I’ve noticed that when one of three brokers fails, unloading topics from failed broker may take approximately 1 to 5 minutes depending on number of topics.
Also I’ve noticed that during unloading sending messages to the topics that are served by alive brokers is also very slow - approaches timeout.

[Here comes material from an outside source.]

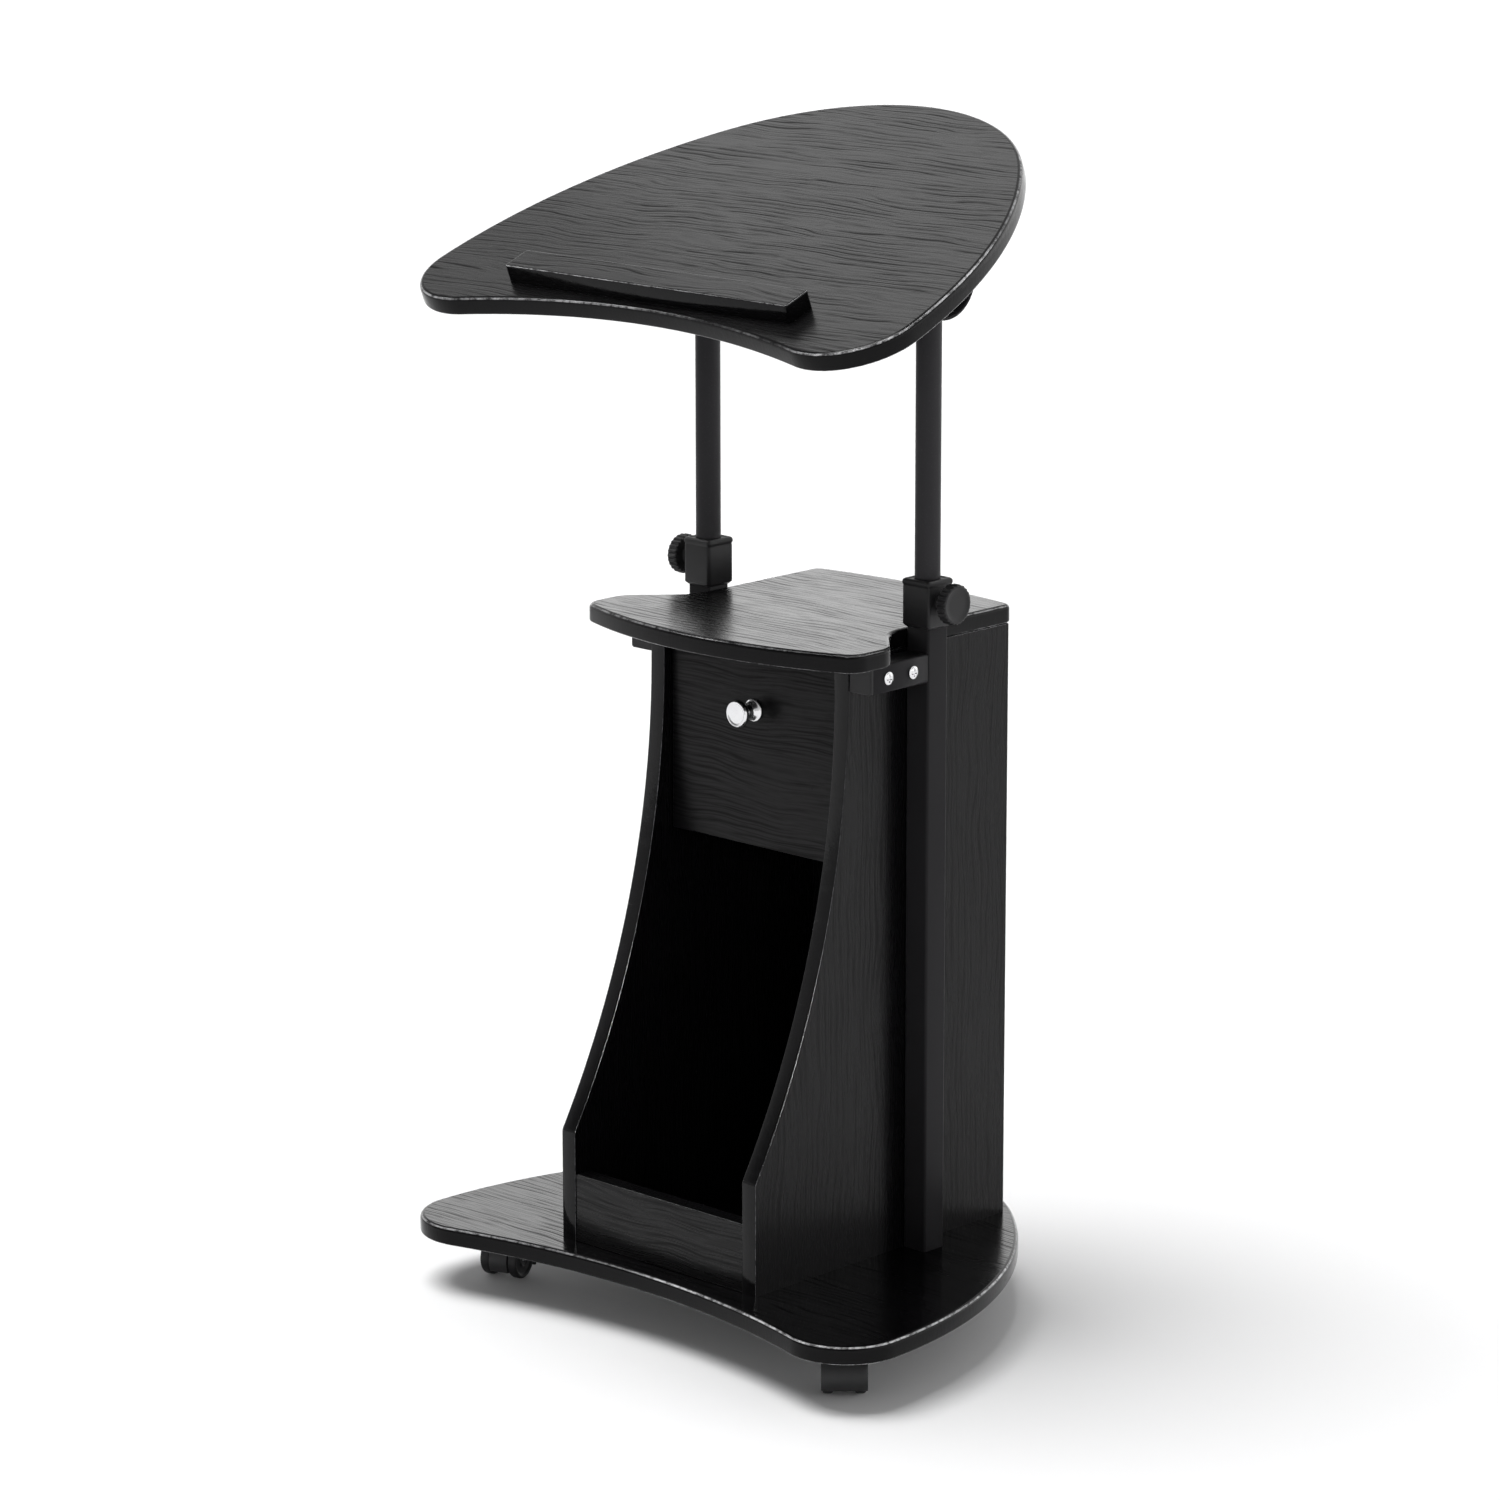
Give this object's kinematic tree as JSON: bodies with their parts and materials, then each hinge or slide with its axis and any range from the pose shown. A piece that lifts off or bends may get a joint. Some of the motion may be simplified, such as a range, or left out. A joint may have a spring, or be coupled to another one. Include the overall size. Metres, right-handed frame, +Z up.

- Is there a way to decrease duration of topics unloading? Maybe by adding more brokers? We have approximately 200000 short-living topics on average.
- Why sending messages to the topics that are on alive brokers is so slow during unloading? Is there a way to improve this?

Thanks in advance!
----
2020-02-24 14:13:04 UTC - Steve Kim: done <https://github.com/apache/pulsar/issues/6410>
----
2020-02-24 15:09:18 UTC - Manuel Mueller: thanks for all the answers! I think it would be nice if the feature would be marked “dev-preview” to not loose too much time with it in case one is aiming to have this in production. I will replicate it and file and issue with the proper logs
----
2020-02-24 15:32:25 UTC - Devin G. Bost: Function state currently is marked “developer preview” :slightly_smiling_face:
----
2020-02-24 15:49:13 UTC - Rolf Arne Corneliussen: @Sijie Guo Thanks for the information. I have done some test (still on Windows 10), and it seems the timer wheel thread will use 100% of a hyperthread. When running 8 consumers on a i7-8700 (4 cores 2 threads per core), TaskManager reported 100% CPU usage - when there was no traffic, no messages on the topics.

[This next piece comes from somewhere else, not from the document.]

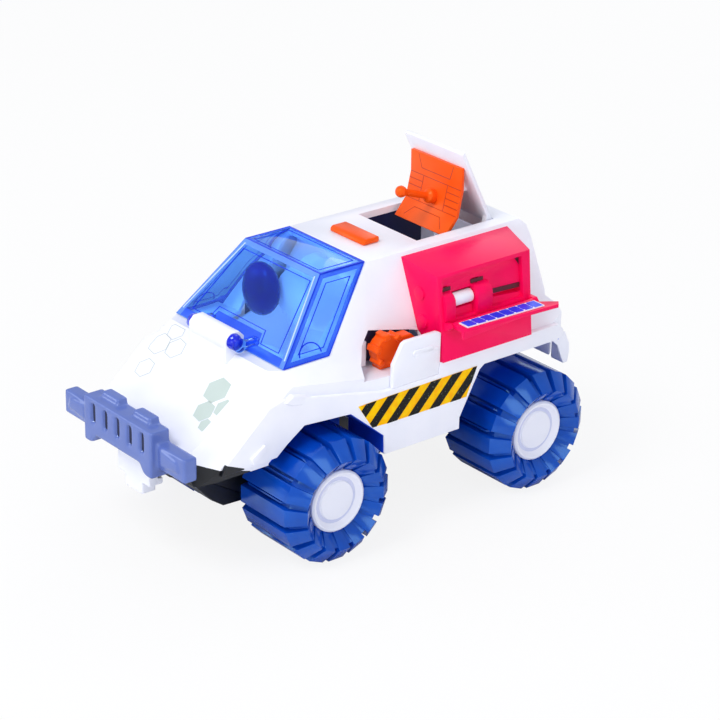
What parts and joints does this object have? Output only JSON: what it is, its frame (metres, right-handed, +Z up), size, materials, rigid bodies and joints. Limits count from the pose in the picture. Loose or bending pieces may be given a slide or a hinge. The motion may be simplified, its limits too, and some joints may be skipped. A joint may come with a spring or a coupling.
{
  "type": "toy planetary rover",
  "caption": "Toy planetary rover with chunky tyres, blue clear canopy, grille bumper, open roof hatch with folding dish and red side module with fold-up tray",
  "frame": {"origin": "on the floor, at the middle of the plan view with the side tray; the mid-plane of the vehicle is 1.7 mm towards -X", "axes": "+Z up, nose towards -Y, +X the left side of the vehicle"},
  "size_m": [0.1394, 0.2419, 0.1705],
  "materials": {
    "white_shell": "gloss",
    "canopy_blue": "gloss",
    "grille_blue": "gloss",
    "blue_rubber": "matte",
    "red_plastic": "gloss",
    "orange_plastic": "gloss",
    "black_plastic": "matte",
    "navy_plastic": "matte",
    "cell_blue": "gloss",
    "steel_rod": "satin"
  },
  "bodies": {
    "hull": {"body_shell": "white_shell", "chassis": "black_plastic", "bumper": "grille_blue", "rear_bumper": "white_shell", "nose_lug": "white_shell", "cockpit_tub": "black_plastic", "seat": "navy_plastic", "roof_button": "orange_plastic", "module_l": "red_plastic", "side_skirt_l": "white_shell", "guard_flap_l": "white_shell", "claw_tool_l": "orange_plastic", "side_skirt_r": "white_shell", "guard_flap_r": "white_shell", "claw_tool_r": "orange_plastic"},
    "canopy_body": {"canopy": "canopy_blue"},
    "hatch_body": {"roof_hatch": "white_shell"},
    "dish_body": {"dish": "orange_plastic", "dish_stalk": "orange_plastic"},
    "wheels_front": {"axle_front": "steel_rod", "hub_front_l": "white_shell", "hub_front_r": "white_shell", "tyre_front_l": "blue_rubber", "tyre_front_r": "blue_rubber"},
    "wheels_rear": {"axle_rear": "steel_rod", "hub_rear_l": "white_shell", "hub_rear_r": "white_shell", "tyre_rear_l": "blue_rubber", "tyre_rear_r": "blue_rubber"},
    "roller_body_l": {"roller_l": "white_shell"},
    "tray_body_l": {"tray_l": "red_plastic", "solar_strip_l": "cell_blue"}
  },
  "joints": [
    {"name": "canopy_hinge", "type": "hinge", "parent": "hull", "child": "canopy_body", "pos_m": [-0.0017, -0.0635, 0.1026], "axis": [1, 0, 0], "range_deg": [0, 70]},
    {"name": "hatch_hinge", "type": "hinge", "parent": "hull", "child": "hatch_body", "pos_m": [-0.0017, 0.0873, 0.128], "axis": [1, 0, 0], "range_deg": [0, 63]},
    {"name": "dish_hinge", "type": "hinge", "parent": "hatch_body", "child": "dish_body", "pos_m": [-0.0017, 0.076, 0.148], "axis": [1, 0, 0], "range_deg": [0, 25.2]},
    {"name": "front_axle_spin", "type": "hinge", "parent": "hull", "child": "wheels_front", "pos_m": [-0.0017, -0.0383, 0.0313], "axis": [1, 0, 0], "continuous": true},
    {"name": "rear_axle_spin", "type": "hinge", "parent": "hull", "child": "wheels_rear", "pos_m": [-0.0017, 0.0897, 0.0313], "axis": [1, 0, 0], "continuous": true},
    {"name": "roller_spin_l", "type": "hinge", "parent": "hull", "child": "roller_body_l", "pos_m": [0.0503, 0.04275, 0.1118], "axis": [0, 1, 0], "continuous": true},
    {"name": "tray_hinge_l", "type": "hinge", "parent": "hull", "child": "tray_body_l", "pos_m": [0.0579, 0.058, 0.102], "axis": [0, -1, 0], "range_deg": [0, 90]}
  ],
  "couplings": [
    {"joint": "dish_hinge", "follows": "hatch_hinge", "ratio": 0.4}
  ]
}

I have written a simple test program, creating a `HashedWheelTimer` with 1 millisecond tick time, then adding a simple timer task that schedules itself when it times out, every 500 millisecond, and the CPU load is the same as running an idle Pulsar consumer.

My understanding of the `HashedWheelTimer` is that it is indented to be used for a large number of approximated timeouts and not for millisecond precision scheduling, but I may be mistaken.

Anyway, I tried using a `java.util.concurrent.ScheduledExecutorService`, scheduling 1000 tasks at fixed interval 1 milliseconds, and that was lighter on the CPU than the timer wheel with 1 millisecond tick time.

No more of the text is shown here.